You like? I do. Their new Hooptie accessory will likely grace my xtracycle come fall, if we decide the handholds and side-protection are worth giving up on Drew's running mounts and dismounts.
But again, if it was me, I'd build a bike that has dual 20" wheels, fits on buses and Amtrak, has enough room on the deck for 2 kids, and to make up for rear cargo lost to legroom, a frame-mounted front rack for extra capacity up front. I was even going to sketch something out for this post, when I remembered a little sumpin that went by my twitter feed a few months ago ...

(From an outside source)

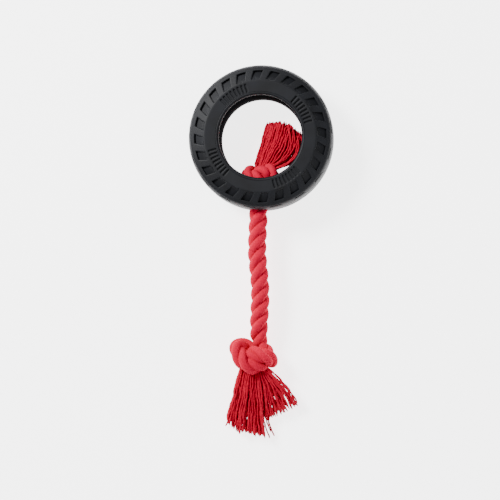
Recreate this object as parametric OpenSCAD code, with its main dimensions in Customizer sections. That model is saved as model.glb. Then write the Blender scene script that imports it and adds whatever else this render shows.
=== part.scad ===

Woot. There it is. A prototype MADSEN is monkeying with. With a serious centerstand to boot. Although that and the front rack would interfere with other bikes on bus rack, but hey, they're removable. Now, I don't know if that wheelbase is short enough to fit a standard bus rack, or exactly how I'd sort kids and cargo on the back, but that's the general idea. If my current MADSEN is any indication, this hi-ten steel bike would probably be heavier than the alu and cromoly midtails above, making it harder to load-unload from a bus, and less nimble up hills, so this would probably not be the ideal allrounder multimodal family whip. Tradeoffs. But a lighter cromoly version of what Jared's cooking up sure would be nice to ride. That is, after they release the MADSEN rain canopy in time for this fall, right? Ahem.
But I hope the designers above can take inspirado from the designers below, and get that cargo low, with quality disc brakes and burlier centerstands as standard features.
What say you, family bike people, and designers? The latest generation of velofamilies has been very interested in midtails, and I'd love to hear what you think.